» Given problem
Output only the lines running from the line bearing "The build123d and" through the line bearing "self.tubes = [self.strand_tube(number)", character for character.

» Recorded information
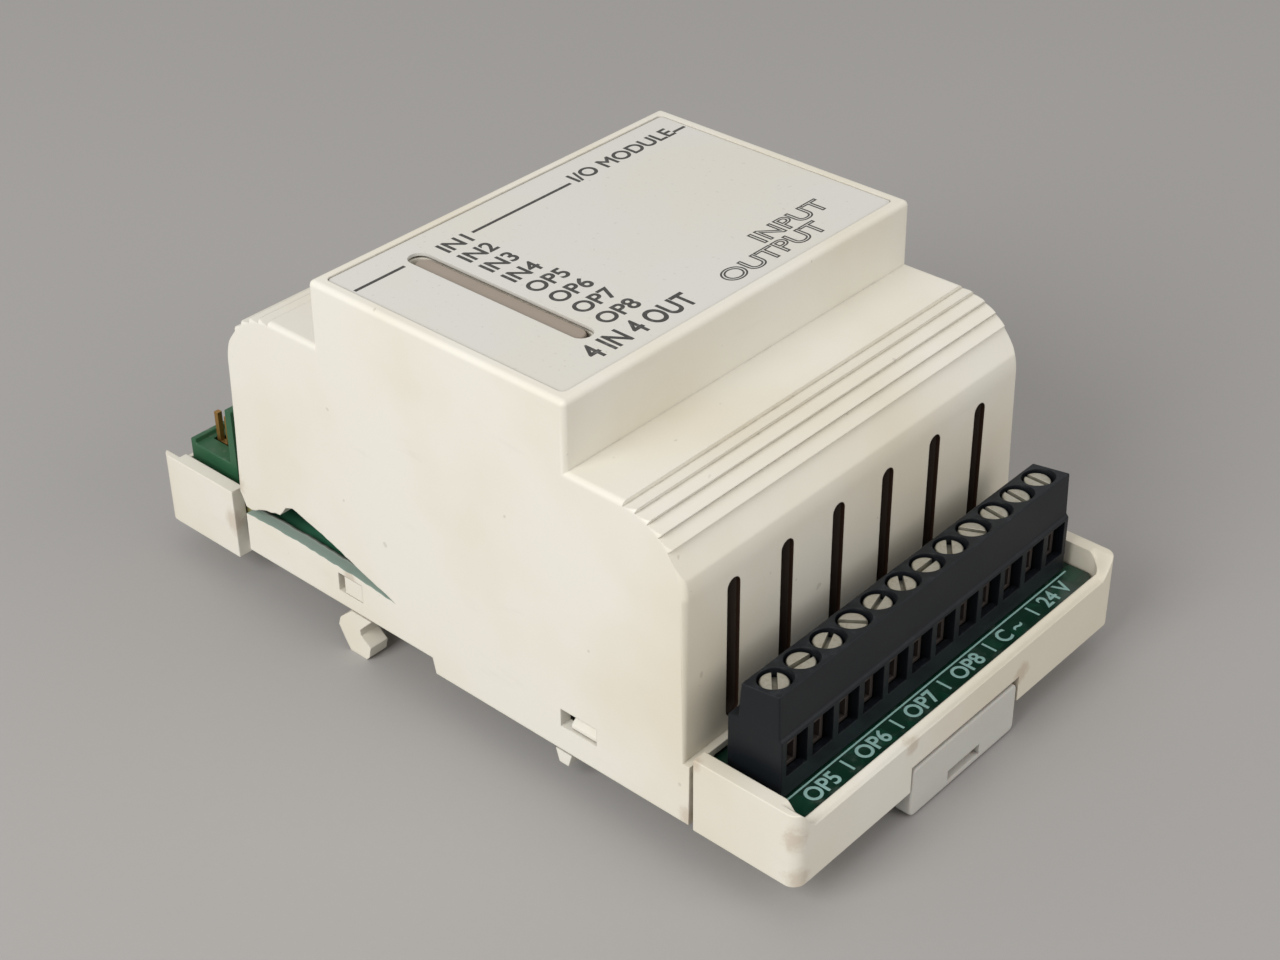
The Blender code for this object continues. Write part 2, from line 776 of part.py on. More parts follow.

==

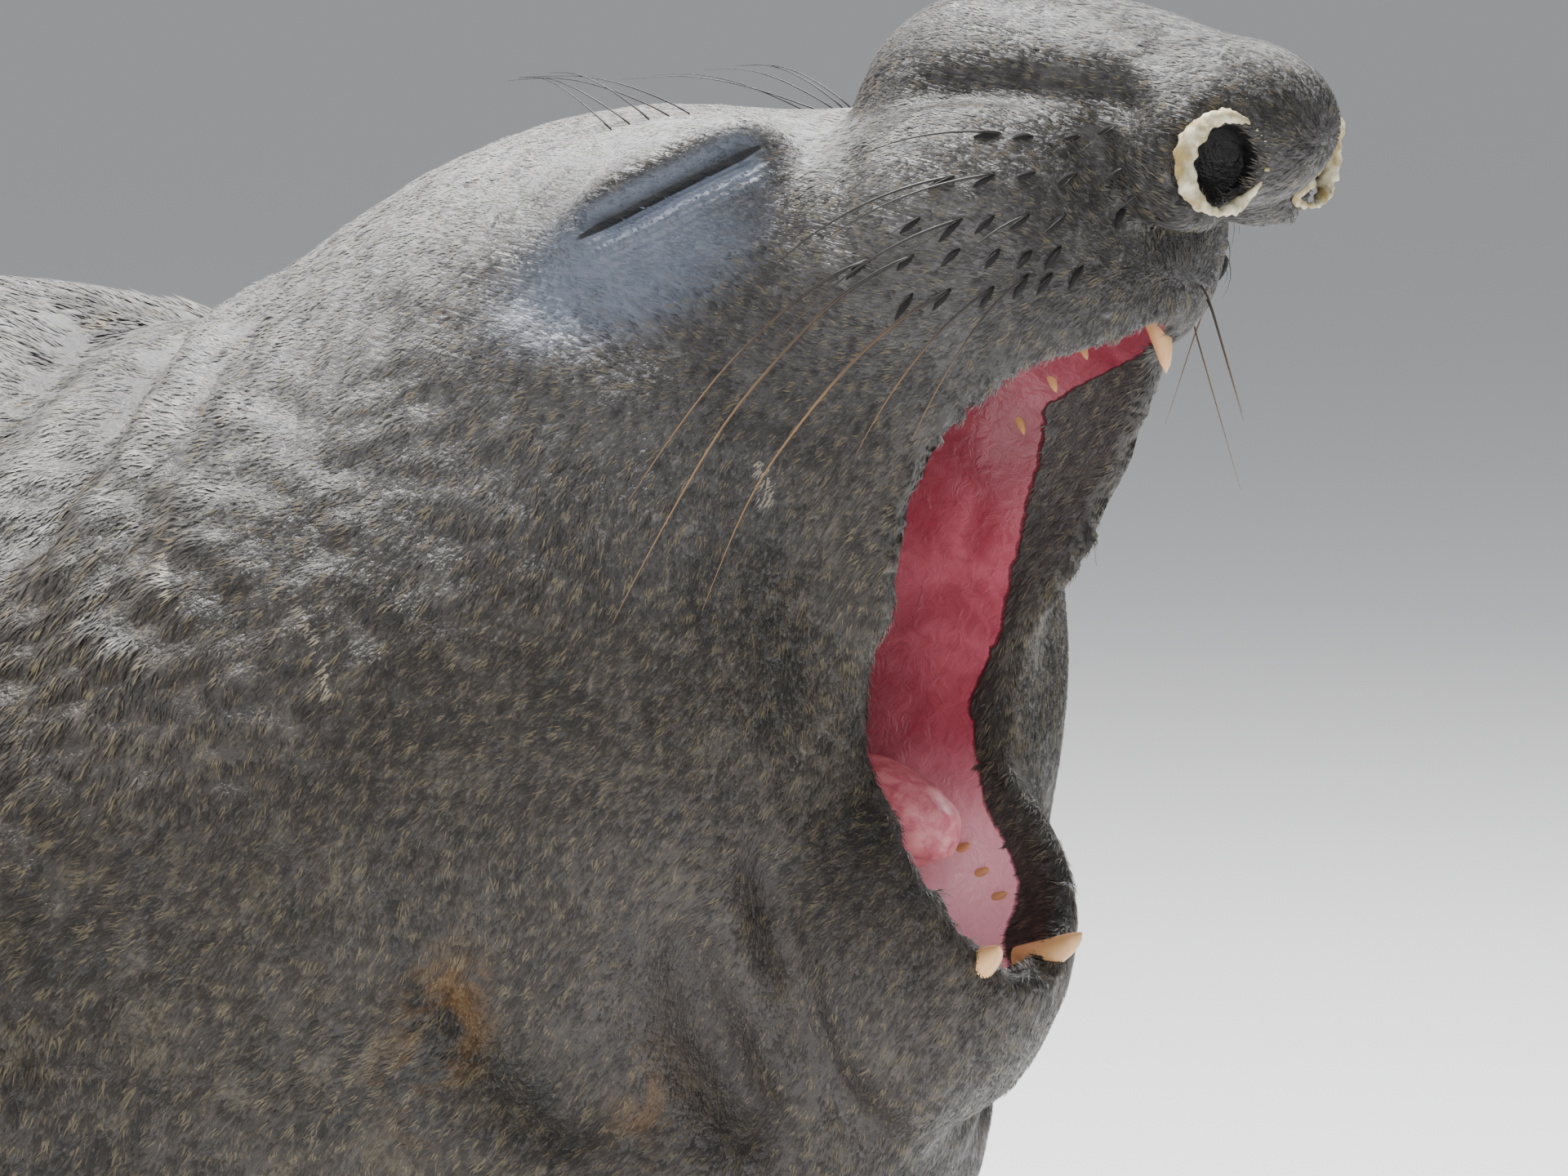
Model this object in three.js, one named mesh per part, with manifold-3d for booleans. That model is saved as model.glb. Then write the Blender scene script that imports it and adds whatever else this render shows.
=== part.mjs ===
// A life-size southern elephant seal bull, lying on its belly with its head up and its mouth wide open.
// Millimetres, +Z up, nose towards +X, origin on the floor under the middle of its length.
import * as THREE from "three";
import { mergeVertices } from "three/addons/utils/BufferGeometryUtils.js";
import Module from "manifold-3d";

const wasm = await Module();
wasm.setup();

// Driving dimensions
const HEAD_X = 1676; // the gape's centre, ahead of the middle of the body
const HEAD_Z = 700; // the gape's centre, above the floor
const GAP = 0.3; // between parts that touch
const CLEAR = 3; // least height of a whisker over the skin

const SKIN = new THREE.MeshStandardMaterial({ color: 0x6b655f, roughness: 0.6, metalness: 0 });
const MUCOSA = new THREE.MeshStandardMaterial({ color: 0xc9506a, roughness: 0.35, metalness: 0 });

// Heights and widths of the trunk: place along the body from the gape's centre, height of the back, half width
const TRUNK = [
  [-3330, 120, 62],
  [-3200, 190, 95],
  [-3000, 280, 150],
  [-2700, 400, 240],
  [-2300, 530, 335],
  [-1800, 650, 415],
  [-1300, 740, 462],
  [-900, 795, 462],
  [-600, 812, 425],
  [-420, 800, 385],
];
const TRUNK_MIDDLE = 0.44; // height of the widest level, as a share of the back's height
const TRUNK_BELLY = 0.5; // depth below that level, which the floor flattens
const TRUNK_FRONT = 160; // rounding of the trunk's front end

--

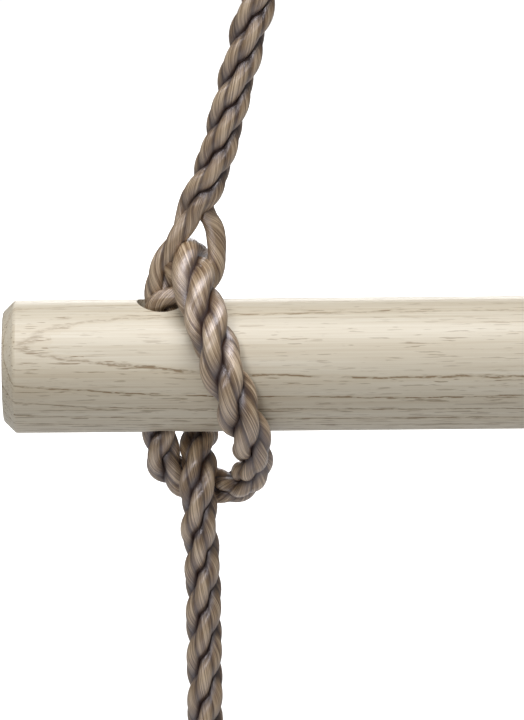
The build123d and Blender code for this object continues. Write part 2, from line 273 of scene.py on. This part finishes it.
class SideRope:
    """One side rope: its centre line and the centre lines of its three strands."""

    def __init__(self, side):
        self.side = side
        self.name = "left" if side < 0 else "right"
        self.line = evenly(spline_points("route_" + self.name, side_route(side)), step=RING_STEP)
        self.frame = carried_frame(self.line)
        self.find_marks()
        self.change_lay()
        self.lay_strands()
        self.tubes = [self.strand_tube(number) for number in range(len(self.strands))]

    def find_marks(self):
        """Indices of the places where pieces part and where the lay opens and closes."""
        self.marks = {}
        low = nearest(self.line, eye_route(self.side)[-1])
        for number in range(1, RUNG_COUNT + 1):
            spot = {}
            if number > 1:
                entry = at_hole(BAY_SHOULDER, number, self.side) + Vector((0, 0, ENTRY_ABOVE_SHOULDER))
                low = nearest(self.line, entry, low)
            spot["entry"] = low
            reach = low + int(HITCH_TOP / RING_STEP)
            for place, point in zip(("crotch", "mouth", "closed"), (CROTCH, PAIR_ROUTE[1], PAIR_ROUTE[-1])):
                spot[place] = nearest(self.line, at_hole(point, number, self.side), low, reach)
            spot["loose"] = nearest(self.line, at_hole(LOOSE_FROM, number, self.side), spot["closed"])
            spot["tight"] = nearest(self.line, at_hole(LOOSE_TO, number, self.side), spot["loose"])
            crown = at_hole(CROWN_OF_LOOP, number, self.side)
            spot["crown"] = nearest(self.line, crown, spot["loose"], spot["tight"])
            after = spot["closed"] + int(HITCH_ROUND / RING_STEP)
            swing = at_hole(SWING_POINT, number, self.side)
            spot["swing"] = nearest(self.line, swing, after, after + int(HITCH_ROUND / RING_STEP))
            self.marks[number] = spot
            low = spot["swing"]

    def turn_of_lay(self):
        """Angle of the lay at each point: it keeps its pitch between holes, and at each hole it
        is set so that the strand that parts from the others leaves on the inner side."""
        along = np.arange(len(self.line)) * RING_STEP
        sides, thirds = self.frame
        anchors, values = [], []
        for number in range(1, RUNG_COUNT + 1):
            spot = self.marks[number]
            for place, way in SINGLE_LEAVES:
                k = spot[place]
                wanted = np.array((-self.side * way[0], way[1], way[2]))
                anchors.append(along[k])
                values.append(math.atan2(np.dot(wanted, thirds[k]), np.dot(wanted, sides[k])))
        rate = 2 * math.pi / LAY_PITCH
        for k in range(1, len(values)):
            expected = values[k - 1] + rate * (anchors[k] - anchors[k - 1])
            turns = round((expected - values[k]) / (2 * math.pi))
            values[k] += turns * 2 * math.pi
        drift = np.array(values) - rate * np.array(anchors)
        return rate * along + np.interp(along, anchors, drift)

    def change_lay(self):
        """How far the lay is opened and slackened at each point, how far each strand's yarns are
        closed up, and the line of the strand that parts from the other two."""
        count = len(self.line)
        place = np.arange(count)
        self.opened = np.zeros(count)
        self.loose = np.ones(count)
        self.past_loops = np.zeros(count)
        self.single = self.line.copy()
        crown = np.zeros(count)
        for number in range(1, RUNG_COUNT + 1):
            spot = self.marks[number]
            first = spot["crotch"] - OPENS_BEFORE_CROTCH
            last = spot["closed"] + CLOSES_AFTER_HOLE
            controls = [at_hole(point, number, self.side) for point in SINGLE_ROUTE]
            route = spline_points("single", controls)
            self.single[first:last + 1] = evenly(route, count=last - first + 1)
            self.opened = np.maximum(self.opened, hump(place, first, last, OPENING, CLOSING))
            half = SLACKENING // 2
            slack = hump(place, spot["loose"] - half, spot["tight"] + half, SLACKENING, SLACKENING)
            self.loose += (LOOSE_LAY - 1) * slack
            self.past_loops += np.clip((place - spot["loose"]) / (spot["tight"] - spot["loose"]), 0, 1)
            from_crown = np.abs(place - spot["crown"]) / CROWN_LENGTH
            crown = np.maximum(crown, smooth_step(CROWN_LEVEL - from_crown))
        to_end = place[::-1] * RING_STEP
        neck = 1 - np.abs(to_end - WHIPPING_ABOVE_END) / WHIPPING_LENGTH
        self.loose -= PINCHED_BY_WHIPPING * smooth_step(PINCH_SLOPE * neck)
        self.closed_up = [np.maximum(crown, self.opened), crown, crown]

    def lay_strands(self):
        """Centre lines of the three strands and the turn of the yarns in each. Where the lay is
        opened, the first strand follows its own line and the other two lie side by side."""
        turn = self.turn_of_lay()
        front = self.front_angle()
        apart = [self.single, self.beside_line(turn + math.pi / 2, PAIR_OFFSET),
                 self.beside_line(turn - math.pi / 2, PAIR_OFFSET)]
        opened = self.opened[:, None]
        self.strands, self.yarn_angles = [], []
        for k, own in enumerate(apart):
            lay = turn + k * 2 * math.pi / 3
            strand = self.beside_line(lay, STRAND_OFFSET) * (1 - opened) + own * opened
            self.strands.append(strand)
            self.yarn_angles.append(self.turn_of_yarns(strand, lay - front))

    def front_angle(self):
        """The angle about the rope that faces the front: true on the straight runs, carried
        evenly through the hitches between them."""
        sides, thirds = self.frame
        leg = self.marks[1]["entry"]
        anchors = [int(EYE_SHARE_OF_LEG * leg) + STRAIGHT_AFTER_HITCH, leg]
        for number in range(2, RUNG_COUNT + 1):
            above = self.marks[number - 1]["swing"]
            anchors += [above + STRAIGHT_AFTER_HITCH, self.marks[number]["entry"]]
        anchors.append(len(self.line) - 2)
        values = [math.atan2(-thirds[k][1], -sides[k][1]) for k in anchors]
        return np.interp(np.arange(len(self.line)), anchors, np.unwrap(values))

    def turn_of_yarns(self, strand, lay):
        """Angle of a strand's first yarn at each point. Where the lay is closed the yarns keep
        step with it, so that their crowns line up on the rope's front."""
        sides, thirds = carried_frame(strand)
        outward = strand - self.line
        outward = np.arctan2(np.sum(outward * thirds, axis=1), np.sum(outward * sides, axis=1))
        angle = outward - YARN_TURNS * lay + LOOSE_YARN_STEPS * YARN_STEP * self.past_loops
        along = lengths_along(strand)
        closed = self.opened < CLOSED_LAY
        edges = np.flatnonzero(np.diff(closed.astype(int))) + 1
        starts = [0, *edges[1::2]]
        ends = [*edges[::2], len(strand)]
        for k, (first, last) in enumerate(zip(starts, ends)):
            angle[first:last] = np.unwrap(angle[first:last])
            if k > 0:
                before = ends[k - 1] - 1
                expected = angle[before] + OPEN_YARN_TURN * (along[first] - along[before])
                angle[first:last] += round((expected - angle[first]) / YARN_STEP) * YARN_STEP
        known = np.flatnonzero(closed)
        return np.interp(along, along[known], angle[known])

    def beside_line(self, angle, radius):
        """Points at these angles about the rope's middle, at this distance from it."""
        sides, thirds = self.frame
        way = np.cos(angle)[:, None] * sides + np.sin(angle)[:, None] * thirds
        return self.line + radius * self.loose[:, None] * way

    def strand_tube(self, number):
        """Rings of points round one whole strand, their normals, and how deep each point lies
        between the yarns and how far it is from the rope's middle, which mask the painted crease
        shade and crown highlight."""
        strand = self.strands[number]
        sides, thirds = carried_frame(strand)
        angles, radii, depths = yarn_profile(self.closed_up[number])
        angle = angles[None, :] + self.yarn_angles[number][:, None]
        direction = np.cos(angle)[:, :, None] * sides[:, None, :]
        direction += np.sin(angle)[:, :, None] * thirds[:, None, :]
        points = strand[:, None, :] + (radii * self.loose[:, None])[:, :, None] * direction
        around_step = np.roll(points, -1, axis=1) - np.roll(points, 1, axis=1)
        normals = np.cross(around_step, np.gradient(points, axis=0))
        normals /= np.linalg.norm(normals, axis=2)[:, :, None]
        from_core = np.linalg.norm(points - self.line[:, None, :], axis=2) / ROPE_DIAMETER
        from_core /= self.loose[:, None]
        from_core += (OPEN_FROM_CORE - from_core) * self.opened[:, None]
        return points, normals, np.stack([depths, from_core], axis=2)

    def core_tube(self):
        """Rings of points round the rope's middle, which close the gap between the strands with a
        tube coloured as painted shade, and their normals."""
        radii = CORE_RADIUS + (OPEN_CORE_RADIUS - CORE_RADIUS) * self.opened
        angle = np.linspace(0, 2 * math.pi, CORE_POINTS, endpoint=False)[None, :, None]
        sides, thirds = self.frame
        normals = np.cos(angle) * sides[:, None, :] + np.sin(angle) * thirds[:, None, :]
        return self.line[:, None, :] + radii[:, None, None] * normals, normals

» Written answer
The build123d and Blender code for this object continues. Write part 2, from line 273 of scene.py on. This part finishes it.
class SideRope:
    """One side rope: its centre line and the centre lines of its three strands."""

    def __init__(self, side):
        self.side = side
        self.name = "left" if side < 0 else "right"
        self.line = evenly(spline_points("route_" + self.name, side_route(side)), step=RING_STEP)
        self.frame = carried_frame(self.line)
        self.find_marks()
        self.change_lay()
        self.lay_strands()
        self.tubes = [self.strand_tube(number) for number in range(len(self.strands))]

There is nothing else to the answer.